Turning a problem into an advantage

Unfortunately, even a sudden surge of new employees can’t overcome the disadvantages of outdated monitoring. Instead of agonizing over staffing shortages, progressive FIs are turning to AI-driven detection systems to mitigate financial crime, avoid the pitfalls of the new regulatory environment and confront staff shortages at the same time.

Fintech providers are stepping up to provide new solutions that address all three situations. Thanks to current advances in financial crime-fighting technology, a solution to this interconnected, new-normal problem may not be all that far out of reach.
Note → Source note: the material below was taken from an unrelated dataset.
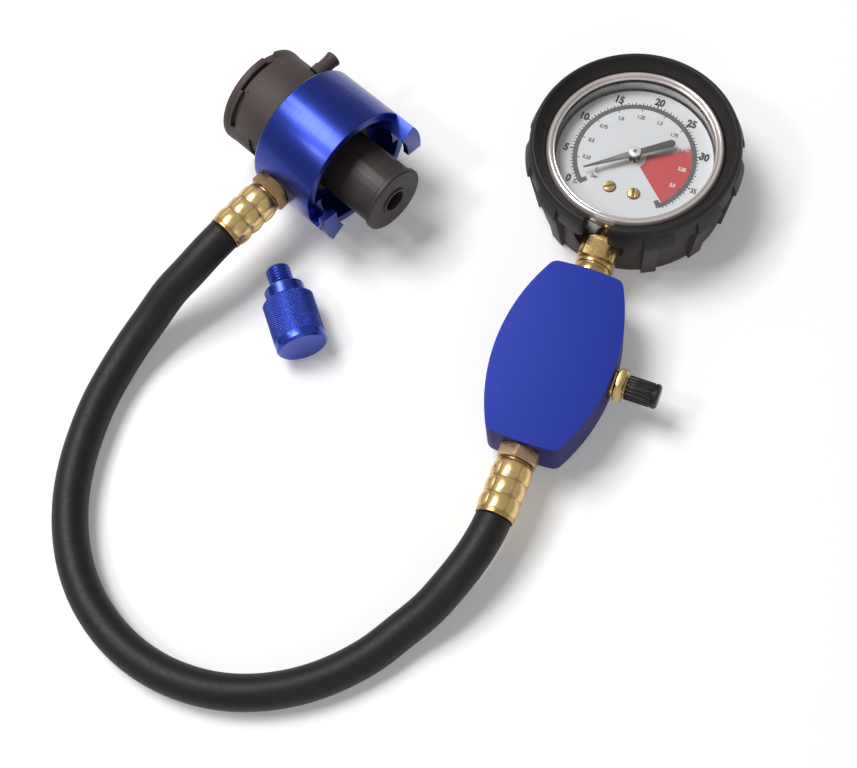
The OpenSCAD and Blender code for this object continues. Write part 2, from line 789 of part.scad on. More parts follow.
function tube_faces(rings, sides) = concat(
    [[for (j = [0:sides - 1]) j]],
    [for (i = [0:rings - 2]) for (j = [0:sides - 1]) for (h = [0, 1])
        let (n = (j + 1) % sides)
        h == 0 ? [i * sides + j, (i + 1) * sides + j, (i + 1) * sides + n]
               : [i * sides + j, (i + 1) * sides + n, i * sides + n]],
    [[for (j = [sides - 1:-1:0]) (rings - 1) * sides + j]]
);

module valve_spring() {
    wire = 0.25;
    turns = 3;
    room = (core_from - free_gap - 1.2 - pin_travel - free_gap) - (core_from - 6.5 + free_gap);
    pitch = (room - 2 * wire) / turns;
    rings = turns * 12 + 1;
    pts = [for (i = [0:rings - 1]) each wire_ring(i, 12, 1.9, wire, pitch)];
    color("#8f949c") translate([core_from - 6.5 + free_gap + wire, block_y, stem_z]) rotate([0, 90, 0])
        polyhedron(points = pts, faces = tube_faces(rings, 6));
}

module dust_cap() {
    cap_to = cap_from + cap_len;
    inside = barrel_to + 0.7;
    body_r = cap_r - 0.45;
    color("#1b1b1b") {
        about_valve([
            [cap_thread_r + 0.15, cap_from], [body_r, cap_from], [body_r, cap_to - 2.4],
            [cap_r, cap_to - 2.1], [cap_r, cap_to - 0.7], [cap_r - 0.8, cap_to], [0, cap_to],
            [0, inside], [cap_thread_r + 0.15, inside]
        ]);
        for (i = [0:17]) translate([0, block_y, stem_z]) rotate([20 * i, 0, 0])
            translate([cap_from, -0.35, body_r - 0.2])
                cube([cap_len - 2.2, 0.7, cap_r - body_r + 0.15]);
    }
}

module cap_seal() {
    color("#303030") about_valve([
        [0, barrel_to + 0.2], [cap_thread_r, barrel_to + 0.2], [cap_thread_r, barrel_to + 0.7],
        [0, barrel_to + 0.7]
    ]);
}

// ---- hose, ferrules and fittings: drawn along +Z from the seat's face ----

ferrule_from = fitting_hex_len + 0.75;
ferrule_to = ferrule_from + ferrule_len;

module fitting() {
    corner_r = fitting_hex / 2 / cos(30);
    color("#bd9350") difference() {
        union() {
            translate([0, 0, -fitting_thread]) cylinder(r = thread_r, h = fitting_thread + 1);
            intersection() {
                rotate([0, 0, 30]) cylinder(r = corner_r, h = fitting_hex_len, $fn = 6);
                rotate_extrude() polygon([
                    [0, 0], [fitting_hex / 2 + 0.1, 0], [corner_r, 0.8],
                    [corner_r, fitting_hex_len - 0.6], [fitting_hex / 2 + 0.1, fitting_hex_len],
                    [0, fitting_hex_len]
                ]);
            }
            cylinder(r = barb_r + 1.6, h = ferrule_from);
            cylinder(r = barb_r, h = ferrule_to - 3);
        }
        translate([0, 0, -fitting_thread - 1]) cylinder(r = fitting_bore, h = ferrule_to + 12);
    }
}

module ferrule() {
    low = ferrule_r - 0.55;
    bulge = (ferrule_len - 2.6) / 3;
    color("#c9a04a") difference() {
        rotate_extrude() polygon(concat(
            [[barb_r + fit_gap, ferrule_from], [low - 0.5, ferrule_from], [low, ferrule_from + 0.6]],
            [for (i = [0:2]) for (k = [1:6])
                [low + (ferrule_r - low) * sin(30 * k), ferrule_from + 1 + bulge * (i + k / 6)]],
            [[low - 0.1, ferrule_to], [hose_r + 0.12, ferrule_to],
             [hose_r + 0.12, ferrule_from + 1.3], [barb_r + fit_gap, ferrule_from + 1.3]]
        ));
        for (i = [0:5]) rotate([0, 0, 60 * i]) translate([ferrule_r + 1.7, 0, ferrule_from + 1])
            cylinder(r = 2.2, h = 3 * bulge, $fn = 32);
    }
}

module hose_end() {
    translate([0, 0, ferrule_from + 1.5]) ring(hose_r, barb_r + fit_gap, ferrule_len - 1.6);
}

module block_fitting() { translate([0, face_depth, 0]) on_block_port() fitting(); }
module head_fitting() { on_port() translate([0, 0, port_face]) fitting(); }
module block_ferrule() { translate([0, face_depth, 0]) on_block_port() ferrule(); }
module head_ferrule() { on_port() translate([0, 0, port_face]) ferrule(); }

module hose_ends() {
    color("#232323") {
        translate([0, face_depth, 0]) on_block_port() hose_end();
        on_port() translate([0, 0, port_face]) hose_end();
    }
}

// The hose is a tube whose rings lie square to the route; each ring's first point is the most
// level direction across the hose. It leaves both ferrules straight.
function route_dir(i) =
    i == 0 ? [0, -1, 0] :
    i == len(hose_route) - 1 ? [-sin(head_turn), cos(head_turn), 0] :
    unit(hose_route[i + 1] - hose_route[i - 1]);

function hose_ring(i) =
    let (d = route_dir(i), across = unit(cross(d, [0, 0, 1])), up = cross(across, d))
    [for (j = [0:hose_sides - 1]) let (a = j * 360 / hose_sides)
        hose_route[i] + hose_r * (cos(a) * across + sin(a) * up)];

module hose() {
    rings = len(hose_route);
    color("#1c1c1d") polyhedron(
        points = [for (i = [0:rings - 1]) each hose_ring(i)],
        faces = tube_faces(rings, hose_sides)
    );
}

// ---- adapter head ----

module lug() {
    // A ring sector with a radial slot that is open on its upper side.
    difference() {
        rotate([0, 0, -101]) rotate_extrude(angle = 37)
            translate([lug_in, cup_floor]) square([head_r - lug_in, head_len + lug_len - cup_floor]);
        rotate([0, 0, -82]) {
            translate([lug_in - 2, 0, head_len + lug_slot / 2 + 0.1]) rotate([0, 90, 0])
                cylinder(r = lug_slot / 2, h = head_r - lug_in + 5);
            translate([lug_in - 2, -16, head_len + 0.1]) cube([head_r - lug_in + 5, 16, lug_slot]);
        }
    }
}

module adapter_body() {
    color("#2433b4") difference() {
        union() {
            on_head() {
                difference() {
                    rotate_extrude() polygon([
                        [0, 0], [head_r - 0.8, 0], [head_r, 0.8], [head_r, head_len - 0.3],
                        [head_r - 0.3, head_len], [0, head_len]
                    ]);
                    translate([0, 0, cup_floor]) cylinder(r = cup_r, h = head_len);
                }
                for (turn = [0, 180]) rotate([0, 0, turn]) lug();
            }
        }
        on_head() {
            translate([0, 0, -1]) cylinder(r = stem_hole, h = head_len + 10);
            translate([0, 0, -1]) cylinder(r = spigot_r + fit_gap, h = spigot_len + 1 + fit_gap);
        }
        on_port() {
            translate([0, 0, port_face]) cylinder(r = port_spot_r, h = 10);
            translate([0, 0, port_face - fitting_thread - 1])
                cylinder(r = thread_r + fit_gap, h = fitting_thread + 5);
            translate([0, 0, 8]) cylinder(r = 1.8, h = head_r);
        }
    }
}

module ring_cut(from, to, low, high, inner, outer) {
    rotate([0, 0, -90 - to]) rotate_extrude(angle = to - from)
        translate([inner, low]) square([outer - inner, high - low]);
}

module filler_neck() {
    color("#4a403c") on_head() difference() {
        rotate_extrude() polygon([
            [neck_seat_r, -neck_seat_t], [neck_out_r - neck_wall, -neck_seat_t],
            [neck_out_r - neck_wall, -neck_len], [neck_out_r - 0.3, -neck_len],
            [neck_out_r + 0.2, 0.4 - neck_len], [neck_out_r + 0.2, 2.4 - neck_len],
            [neck_out_r, 2.6 - neck_len], [neck_out_r, 0], [spigot_r, 0], [spigot_r, spigot_len],
            [neck_seat_r, spigot_len]
        ]);
        for (turn = [0, 180]) rotate([0, 0, turn]) {
            ring_cut(61, 110, 2.9 - neck_len, 4.7 - neck_len, neck_out_r - 1.9, neck_out_r + 3);
            ring_cut(14, 64, 4.2 - neck_len, 7.1 - neck_len, neck_out_r - 1.7, neck_out_r + 3);
            ring_cut(104, 122, -1 - neck_len, 3.6 - neck_len, neck_out_r - 1.4, neck_out_r + 3);
            ring_cut(-11, 18, -9, -4, neck_out_r - 1.2, neck_out_r + 3);
        }
        translate([-nipple_up, 12, nipple_t]) rotate([-90, 0, 0])
            cylinder(r = nipple_root_r + fit_gap, h = 12);
    }
}

module overflow_nipple() {
    color("#4a403c") on_head() translate([-nipple_up, nipple_from, nipple_t]) rotate([-90, 0, 0])
        difference() {
            rotate_extrude() polygon([
                [0, 0], [nipple_root_r, 0], [nipple_root_r, nipple_root_to - nipple_from],
                [nipple_r, nipple_root_to - nipple_from], [nipple_r, nipple_to - nipple_from],
                [0, nipple_to - nipple_from]
            ]);
            translate([0, 0, -1]) cylinder(r = nipple_r - 1.1, h = nipple_to);
        }
}

module seal_stem() {
    color("#40383a") difference() {
        on_head() difference() {
            rotate_extrude() polygon([
                [0, seal_from], [seal_r, seal_from], [seal_r, cup_floor],
                [seal_r + 3, cup_floor], [seal_r + 3, cup_floor + 2.8], [seal_r + 2.3, cup_floor + 3.5],
                [seal_r, cup_floor + 3.5], [seal_r, tip_t - flange_t - 0.6],
                [tip_r, tip_t - flange_t], [tip_r, tip_t - 0.4], [tip_r - 0.5, tip_t], [0, tip_t]
            ]);
            translate([0, 0, tip_t - bush_len]) cylinder(r = bush_r + fit_gap, h = bush_len + 1);
            translate([0, 0, port_t - 3]) cylinder(r = 3, h = tip_t);
            for (t = oring_places) translate([0, 0, t]) ring(seal_r + 1, seal_r - oring_h, oring_w);
        }
        on_port() cylinder(r = 1.8, h = head_r);
    }
}

module tip_bush() {
    color("#40383a") on_head() translate([0, 0, tip_t - bush_len])
        ring(bush_r, tip_hole_r, bush_len + 0.5);
}

module oring(mean_r, wire_r) {
    rotate_extrude() translate([mean_r, 0]) circle(wire_r, $fn = 32);
}

module stem_oring() {
    wire = (stem_hole - fit_gap / 2 - (seal_r - oring_h) - fit_gap / 2) / 2;
    color("#202020") on_head() for (t = oring_places)
        translate([0, 0, t + oring_w / 2]) oring(stem_hole - fit_gap / 2 - wire, wire);
}

// ---- loose test plug: drawn along +Z from its end face ----

module on_plug() {
    translate(plug_place) rotate([0, 0, plug_turn]) rotate([0, 90, 0]) children();
}

module test_plug() {
    collar_z = grip_len + 0.8;
    thread_z = grip_len + plug_collar_len;
    thread_to = thread_z + plug_thread_len;
    color("#2433b4") on_plug() rotate_extrude() polygon([
        [0, 0], [grip_r - 1, 0], [grip_r - 0.1, 0.9], [grip_r - 0.1, 3.4], [grip_r, 3.6],
        [grip_r, grip_len - 0.4], [grip_r - 0.4, grip_len], [plug_collar_r - 0.6, grip_len],
        [plug_collar_r - 0.6, collar_z], [plug_collar_r, collar_z], [plug_collar_r, thread_z - 0.7],
        [plug_collar_r - 0.7, thread_z], [plug_thread_r - 0.7, thread_z],
        [plug_thread_r - 0.7, thread_z + relief], [plug_thread_r, thread_z + relief + 0.6],
        [plug_thread_r, thread_to - 0.7], [plug_thread_r - 0.7, thread_to], [0, thread_to]
    ]);
}

module plug_oring() {
    wire = relief / 2 - 0.1;
    color("#202020") on_plug() translate([0, 0, grip_len + plug_collar_len + relief / 2])
        oring(plug_thread_r - 0.7 + fit_gap + wire, wire);
}

rubber_boot();
gauge_case();
bezel_ring();
lens();
lens_gasket();
dial_plate();
dial_screws();
stop_pin();
pointer();
pinion();
sector_gear();
sector_link();
hairspring();
movement_plates();
movement_pillars();
movement_screws();
bourdon_tube();
tube_tip();
gauge_socket();
manifold_block();
valve_body();
valve_core();
valve_pin();
valve_spring();
dust_cap();
cap_seal();
block_fitting();
block_ferrule();
hose_ends();
hose();
head_ferrule();
head_fitting();
adapter_body();
filler_neck();
overflow_nipple();
seal_stem();
tip_bush();
stem_oring();
test_plug();
plug_oring();
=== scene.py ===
# %% [markdown]
# # Radiator pressure tester
# A pressure gauge in a rubber boot sits on a blue block with an air valve. A hose leads from the
# block to a bayonet head, which lies on its side, and a loose test plug lies beside it.
# The CAD part is loaded first and gives every place and size. Blender adds what the eye sees:
# rounded edges, knurling, threads, the printed dial and the finishes.

# %% The CAD frame
import math

import bmesh
import bpy
import numpy as np
from mathutils import Matrix, Vector


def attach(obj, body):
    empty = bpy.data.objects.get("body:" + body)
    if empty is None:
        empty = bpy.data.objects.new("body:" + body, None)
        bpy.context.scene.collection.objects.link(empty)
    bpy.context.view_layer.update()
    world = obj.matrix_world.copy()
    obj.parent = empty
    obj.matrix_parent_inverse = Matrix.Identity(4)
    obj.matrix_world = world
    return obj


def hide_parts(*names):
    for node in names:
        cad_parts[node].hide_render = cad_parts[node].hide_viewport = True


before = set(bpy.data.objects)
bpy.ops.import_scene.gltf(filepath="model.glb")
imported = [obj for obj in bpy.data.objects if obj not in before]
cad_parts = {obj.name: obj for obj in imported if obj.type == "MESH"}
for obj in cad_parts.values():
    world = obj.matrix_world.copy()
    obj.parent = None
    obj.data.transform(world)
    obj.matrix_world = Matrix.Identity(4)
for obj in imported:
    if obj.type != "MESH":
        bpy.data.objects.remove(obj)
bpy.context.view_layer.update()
scene = bpy.context.scene
MM = 0.001

# %% [markdown]
# ## Camera
# The camera stands high in front of the table. Its place, its lens and the slight turn of the
# picture were worked out from the round and straight edges in the photograph, so it is set by
# numbers. The turn is a roll about the line of sight, made after the camera has been aimed.

# %% Camera
CAMERA_AT = Vector((0.09591, -0.33790, 0.61542))
LOOK_AT = Vector((-0.04598, -0.10783, 0.0))
CAMERA_ROLL = math.radians(10.94)
LENS_MM = 72.9

camera = bpy.data.objects.new("camera", bpy.data.cameras.new("camera"))
scene.collection.objects.link(camera)
camera.data.sensor_width = 36
camera.data.lens = LENS_MM
camera.data.clip_start = 0.01
aim = (LOOK_AT - CAMERA_AT).to_track_quat("-Z", "Y").to_matrix().to_4x4()
camera.matrix_world = Matrix.Translation(CAMERA_AT) @ aim @ Matrix.Rotation(-CAMERA_ROLL, 4, "Z")
scene.camera = camera
print("camera looks down at", round(math.degrees(math.asin(
    (CAMERA_AT.z - LOOK_AT.z) / (LOOK_AT - CAMERA_AT).length)), 1), "degrees")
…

The best higher-tech programs help alleviate staff shortages and enhance compliance in the following ways:

  • They drastically reduce the number of false positives.
  • Such a reduction in false positives greatly reduces investigatory time, resulting in huge labor savings, allowing regulated institutions fully to comply with the demands of greater regulation with the headcount that they have, even being able to redeploy some staff.
  • They allow employees to focus more on real cases of suspicion rather than spending their days trawling through a sea of false positives. This leads to greater employee satisfaction (and therefore retention) and greater productivity.
  • They relieve regulatory pressure by delivering maximum compliance and fully explainable reports.

It goes without saying that yesterday’s financial crime detection techniques are woefully inadequate. Rules-based solutions are just not able to keep pace with emerging new attack vectors. Not only do existing transaction monitoring systems (TMS) miss a substantial portion of real suspicious cases in the information contained in existing data sets, but the manual processes that go along with them cannot separate the noise from the real threats.

Also, think of all the wasted investigator hours running down false positive alerts. Reliance on old technology and overworked investigators leads to serious shortcomings in AML and fraud compliance. In fact, according to Forbes, financial institutions were fined a staggering $2.7 billion in 2021, and it looks like this level of fines will continue to grow.  Furthermore, whereas fines cause real monetary losses and reputational damage, it must be remembered that for every fine published, there are hundreds, if not thousands, of personnel hours spent in defending the firm in the disciplinary case, which diverts talent away from earning revenue and can hurt a financial institution more than the fine itself.

In addition to helping alleviate staff shortfalls, the best AI-driven platforms target money laundering with exceptionally high speed and precision, keeping pace with new crimes and regulatory changes. But if the lack of qualified staff is still what concerns you the most, consider this: having employed a top-rated AI-detection platform, one FI reports a $50M annual savings measured in staff that did not have to be hired to handle climbing transaction volumes.